OCBC poll: Fund managers see slower growth in equities


Fund managers remain largely pessimistic over prospects for stock markets for the second half of the year citing continued fallout from the US sub-prime crisis as well as inflation concerns, according to a poll by OCBC Bank's wealth management unit.

Many of the 15 fund management companies are of the view that the economic blowout from the US will continue to have an impact on global growth. Noted Aberdeen Asset Management, 'House prices in the US are likely to fall further, and we may see more write-downs from financial institutions on mortgage-backed securities that use owner-occupied homes as collateral.'

Prudential Asset Management (Singapore) added that while the sub-prime crisis has seen its worst, problems still lurk with other forms of securitised debts such as those related to credit cards.

As a result, Henderson Global Investors pointed out that doubts over the full impact of the crisis on economic activity are likely to linger. "Banks in the US and Europe have tightened credit conditions aggressively and the lower credit availability will hold back economic activity," it noted.

Besides the credit crisis, some fund managers also expressed their concerns over the impact inflation will have on economic growth, especially the actions that central banks will take to tackle the problem.

First State Investments noted that central banks are under pressure to raise interest rates to dampen inflation, which will raise borrowing costs for companies.

"The harder the line taken in terms of raising interest rates to combat the situation, the worse the final outcome for growth becomes," said DBS Asset Management.


Earnings downgrade

Fund managers were also concerned that earnings expectations may be too high and warned that earnings downgrades could weigh on equity markets.

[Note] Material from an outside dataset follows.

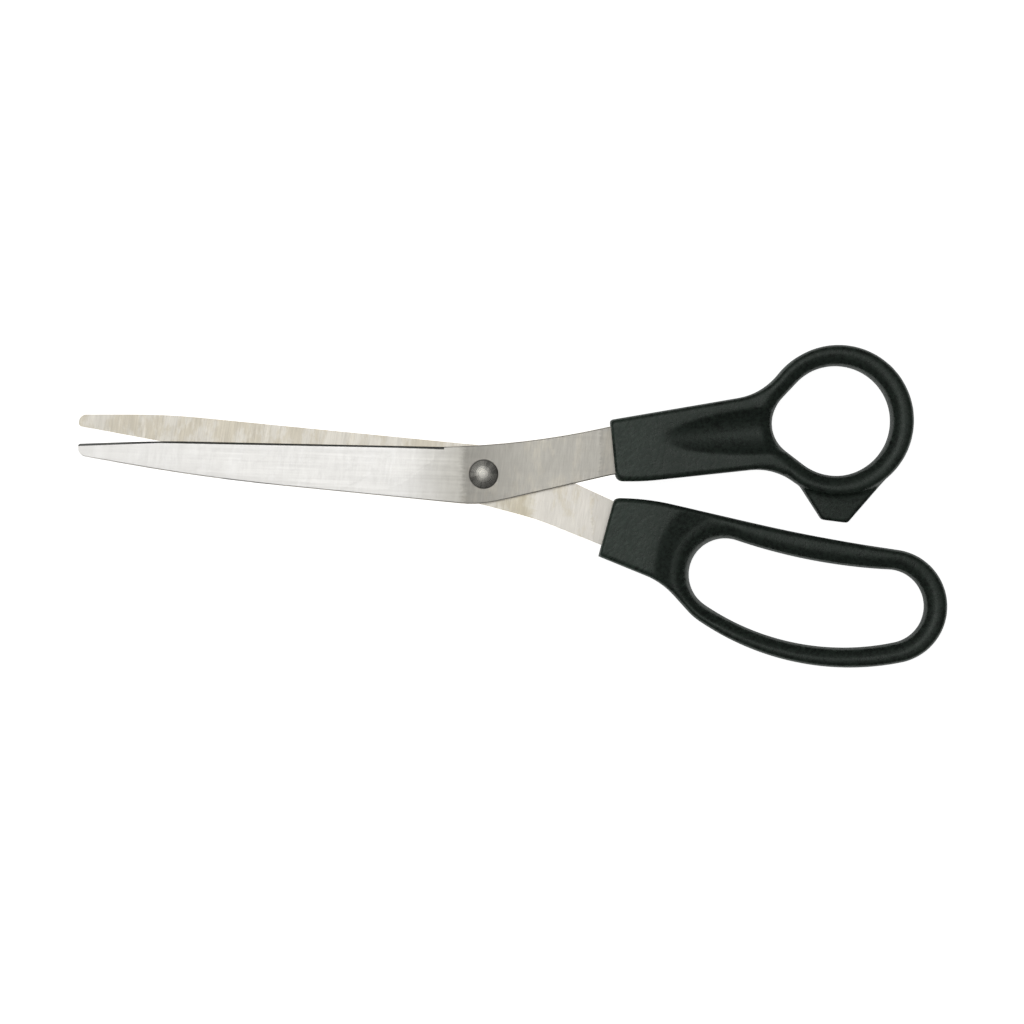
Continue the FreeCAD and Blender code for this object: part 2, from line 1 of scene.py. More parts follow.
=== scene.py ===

DWS Investments, for instance warned that the full impact of inflation and pressures on consumer demand has yet to be fully discounted.

Schroder Investment Management noted that "the risk of earnings disappointments and downgrades are real" while Lion Global Investors was of the view that "downward revisions to earnings are likely to continue."

HSBC Global Asset Management said that it is broadly neutral with respect to asset classes, as it does not expect bonds or equities to offer significant value in the short-term. "Equity markets will be volatile as the uncertainty over the credit crunch and its effects on the wider economy have not been played out fully yet," said HSBC.

Said Allianz Global Investors, "At this juncture, equities are not expected to perform well given that downward earnings revisions are likely to take place." It added that it favoured short-term money market instruments and cash while Schroder said it is currently slightly underweight in its equities portfolio.


Still value in equities?

Lion Global Investors, however, said it favours equities over bonds in the longer term as equity valuations are relatively more attractive. "We like investment themes in Asian infrastructure and large cap, high quality companies in Asia with a greater domestic focus, as we believe that the region's relative structural fundamental strengths remain intact," it added.

UBS Global Asset Management said that among global equities, it finds better relative valuations in markets like the US, UK and Switzerland. As for the Asian region, it's positive on India and Indonesia due to the high long-term growth potential in these markets while Aberdeen said it remains positive on Asian equities and sees any sharp pullbacks as an opportunity to accumulate. Barclays Capital said it finds value in US and European equities while it is cautiously bullish about energy and basic resources. DWS Investments said it favoured investments in soft and hard commodities such as gold and precious metals, which it reckons will do well in an inflationary environment.

While most fund managers do not see a full-blown US recession, Phillip Capital Management was of the view that the US is already in a recession though not necessarily a deep and protracted recession given the monetary policies by the US Federal Reserve.